Exercise brief:
Find every line containing the word "this" in the records below; report only how many there are.

Records provided:
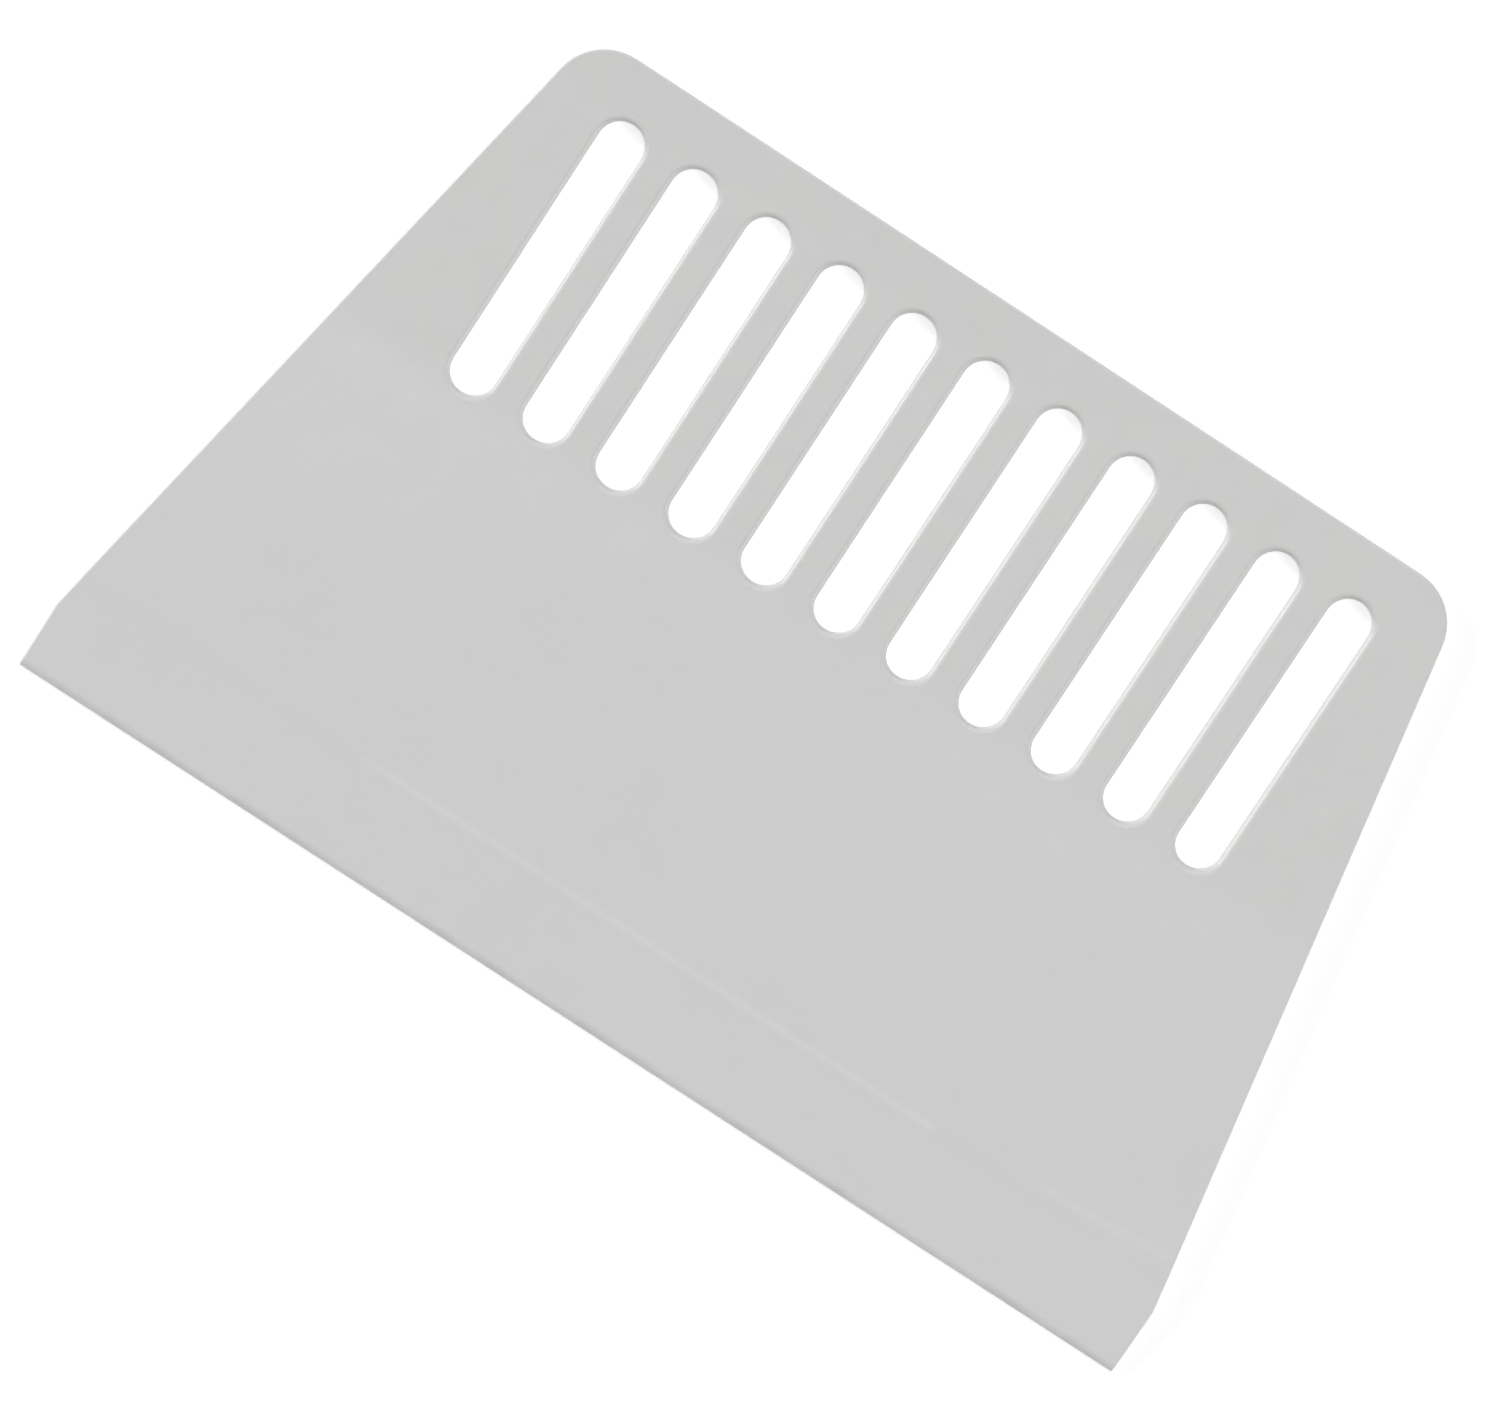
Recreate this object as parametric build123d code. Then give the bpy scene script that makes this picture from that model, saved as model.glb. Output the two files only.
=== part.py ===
"""Slotted icing smoother: one flat plastic moulding, thick at the grip and thin at its working edge.

All lengths are in millimetres. The plate lies face up: X runs along the working edge, Y from that edge to the
grip and Z up through the thickness. The origin is in the middle of the underside's bounding rectangle.
"""

import os
from math import radians, tan

from build123d import *

# Outline, seen from above
blade_width = 280.0
plate_height = 180.0
blade_end_height = 16.0
side_taper_degrees = 10.4
grip_corner_radius = 12.6
shoulder_radius = 12.0
blade_corner_radius = 1.2

# Thickness, seen from the side
body_thickness = 4.0
bevel_height = 24.0
crease_radius = 20.0
nose_thickness = 2.0
nose_depth = 1.9
nose_land = 0.9

# Grip slots
slot_count = 11
slot_width = 10.4
slot_length = 67.2
slot_top_margin = 12.0
slot_side_margin = 12.35

# Softened edges, none rounder than its share of the wall that it runs along
rim_radius = 1.3
top_edge_radius = 0.5
under_edge_radius = 0.3
widest_rim_share = 0.43
widest_top_edge_share = 0.56
widest_under_edge_share = 0.34
upright_tolerance = 1e-6

# Where things lie
edge_y = -plate_height / 2
top_y = plate_height / 2
bevel_y = edge_y + bevel_height
blade_half = blade_width / 2
grip_half = blade_half - (plate_height - blade_end_height) * tan(radians(side_taper_degrees))
slot_row_width = 2 * (grip_half - slot_side_margin)
slot_pitch = (slot_row_width - slot_width) / (slot_count - 1)
slot_centre_y = top_y - slot_top_margin - slot_length / 2


def outline():
    """The plate from above: a square-ended blade strip, then sides that lean in to a round-cornered grip."""
    shoulder_y = edge_y + blade_end_height
    corners = [
        (-blade_half, edge_y),
        (blade_half, edge_y),
        (blade_half, shoulder_y),
        (grip_half, top_y),
        (-grip_half, top_y),
        (-blade_half, shoulder_y),
    ]
    with BuildSketch() as shape:
        with BuildLine():
            Polyline(*corners, close=True)
        make_face()
        blade_corners, shoulders, grip_corners = shape.vertices().group_by(Axis.Y)
        fillet(grip_corners, radius=grip_corner_radius)
        fillet(shoulders, radius=shoulder_radius)
        fillet(blade_corners, radius=blade_corner_radius)
    return shape.sketch


def section():
    """The plate from the side: level body, soft crease, long bevel, rounded nose and a thin upright land."""
    nose_y = edge_y + nose_depth
    with BuildSketch(Plane.YZ) as shape:
        with BuildLine():
            face = FilletPolyline(
                (top_y, body_thickness),
                (bevel_y, body_thickness),
                (nose_y, nose_thickness),
                radius=crease_radius,
            )
            TangentArc(face @ 1, (edge_y, nose_land), tangent=face % 1)
            Polyline((edge_y, nose_land), (edge_y, 0), (top_y, 0), (top_y, body_thickness))
        make_face()
    return shape.sketch


def slots():
    """The row of upright, round-ended slots, as flat shapes."""
    with BuildSketch() as shape:
        with Locations((0, slot_centre_y)):
            with GridLocations(slot_pitch, 0, slot_count, 1):
                SlotOverall(slot_length, slot_width, rotation=90)
    return shape.sketch


def through(flat_shape):
    """A flat shape stood through the whole thickness, and as far again past both faces."""
    return extrude(flat_shape, amount=2 * body_thickness, both=True)


def outer_edges(plate):
    """The edges that run along the upright outer walls, above and below."""
    walls = plate.faces().filter_by(lambda face: abs(face.normal_at().Z) < upright_tolerance)
    return walls.edges().filter_by(Axis.Z, reverse=True)


def soften_outline(plate):
    """Rounds the outer edges, under the plate first and then round its top, from the nose up to the grip."""
    lower_edges = outer_edges(plate).filter_by_position(Axis.Z, 0, 0)
    plate = fillet(lower_edges, min(under_edge_radius, widest_under_edge_share * nose_land))
    upper_edges = outer_edges(plate).filter_by(lambda edge: edge.center().Z > nose_land / 2)
    return fillet(upper_edges, min(top_edge_radius, widest_top_edge_share * nose_land))


def soften_slots(plate):
    """Rounds the rims of the slots on both faces."""
    level_faces = plate.faces().filter_by(Plane.XY).sort_by(Axis.Z)
    rims = level_faces[0].inner_wires().edges() + level_faces[-1].inner_wires().edges()
    return fillet(rims, min(rim_radius, widest_rim_share * body_thickness))


def smoother_plate():
    """The whole moulding."""
    body = extrude(section(), amount=blade_half, both=True) & through(outline())
    return soften_slots(soften_outline(body) - through(slots()))


os.makedirs("parts", exist_ok=True)
plate = smoother_plate()
plate.label = "smoother_plate"
export_step(plate, "parts/smoother_plate.step")
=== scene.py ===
"""Studio scene for the icing smoother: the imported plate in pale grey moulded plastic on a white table.

The script works in metres, in the plate's own frame: X runs along the working edge, Y from that edge to the
grip and Z up through the thickness. Named lengths are in millimetres.
"""

import math

import bpy
from mathutils import Matrix, Vector

MM = 0.001

# Camera, from the places of the plate's corners and slots in the photograph
EYE_MM = (-54.7, 96.4, 1200.0)
AIM_MM = (-4.23, -11.95, 0.0)
UP_HEADING_DEGREES = 123.159
LENS_MM = 135.384
SENSOR_MM = 36.0

# Light: the room and the lamps share out the light that falls on a level surface
ROOM_SHARE = 0.40
# Lamps: name, share, heading, elevation and apparent width in degrees
LAMPS = (
    ("left", 0.21, 180.0, 17.0, 20.0),
    ("right", 0.19, 0.0, 28.0, 30.0),
    ("top", 0.20, 92.0, 50.0, 30.0),
)
LAMP_DISTANCE_MM = 1000.0

# Table
FLOOR_SIZE_MM = 6000.0
FLOOR_GAP_MM = 0.05
FLOOR_ALBEDO = 0.85
FLOOR_LIFT = 0.3
# Painted light: under the row of slots the table glows more, which washes out the plate's shadow seen through
# them, and the change lies hidden beneath the plate
SLOT_LIFT = 0.6
SLOT_FIELD_X_MM = (99.0, 106.0)
SLOT_FIELD_Y_MM = (35.0, 41.0)
SLOT_CENTRE_Y_MM = 44.4

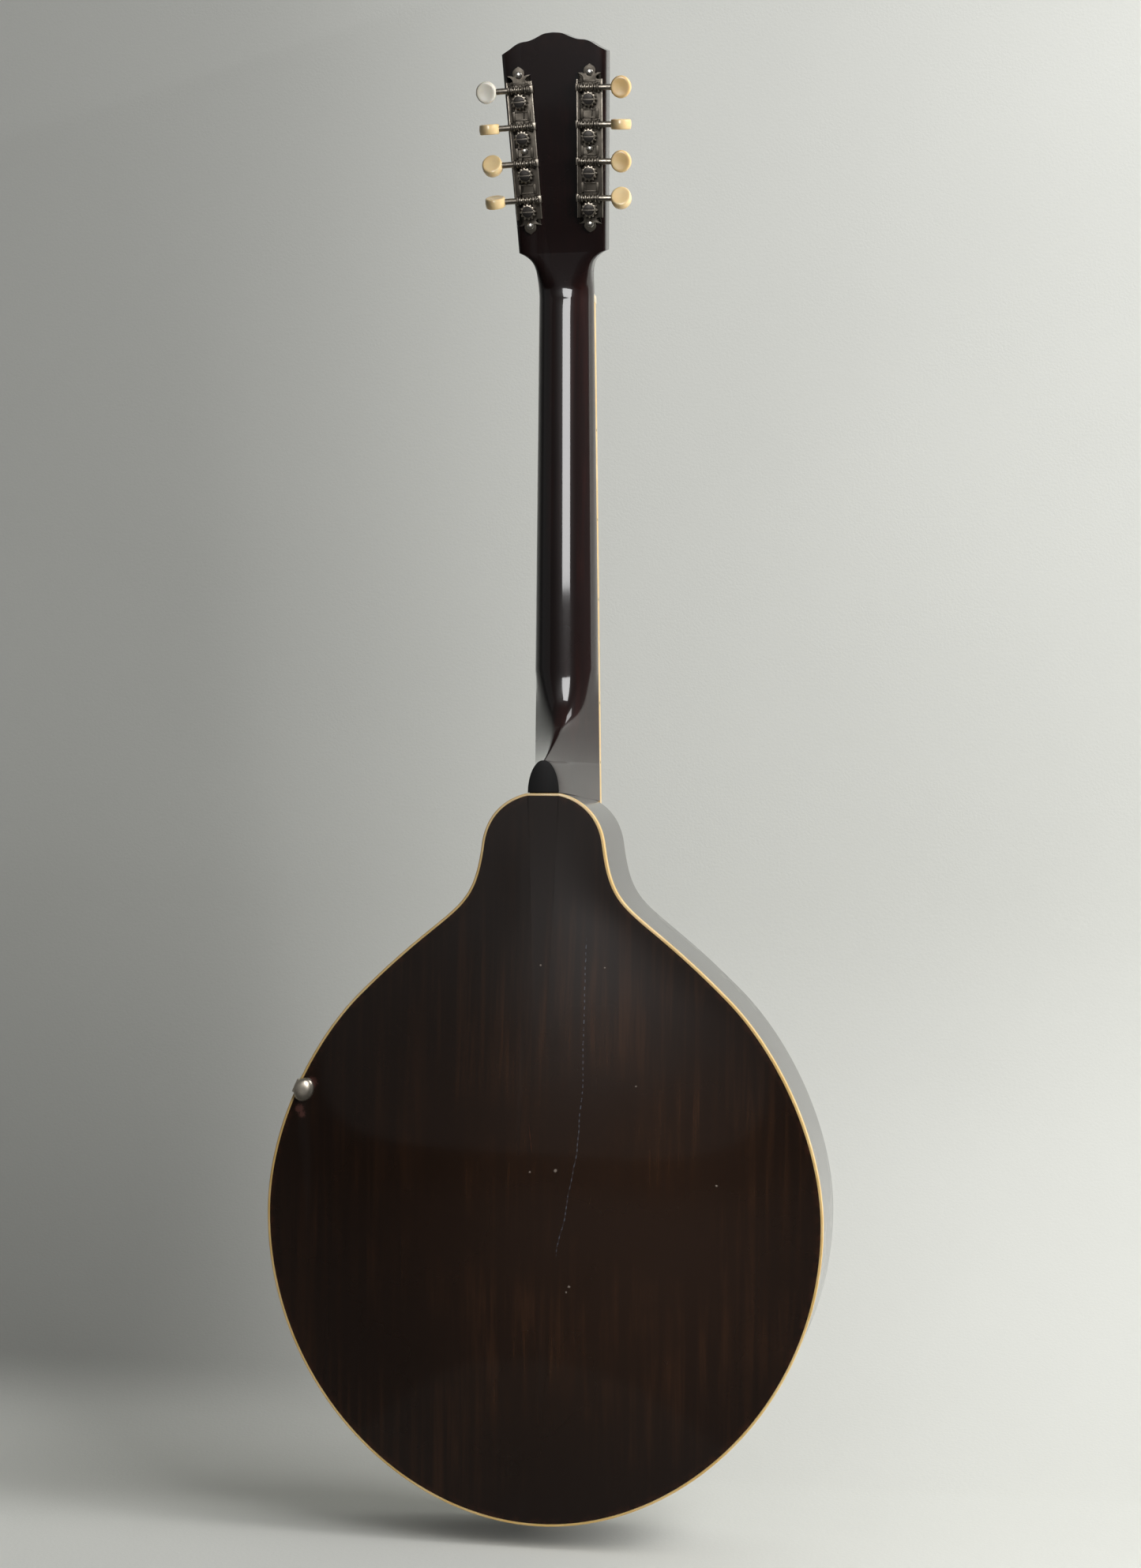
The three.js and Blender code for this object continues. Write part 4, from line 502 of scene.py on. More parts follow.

Result below:
2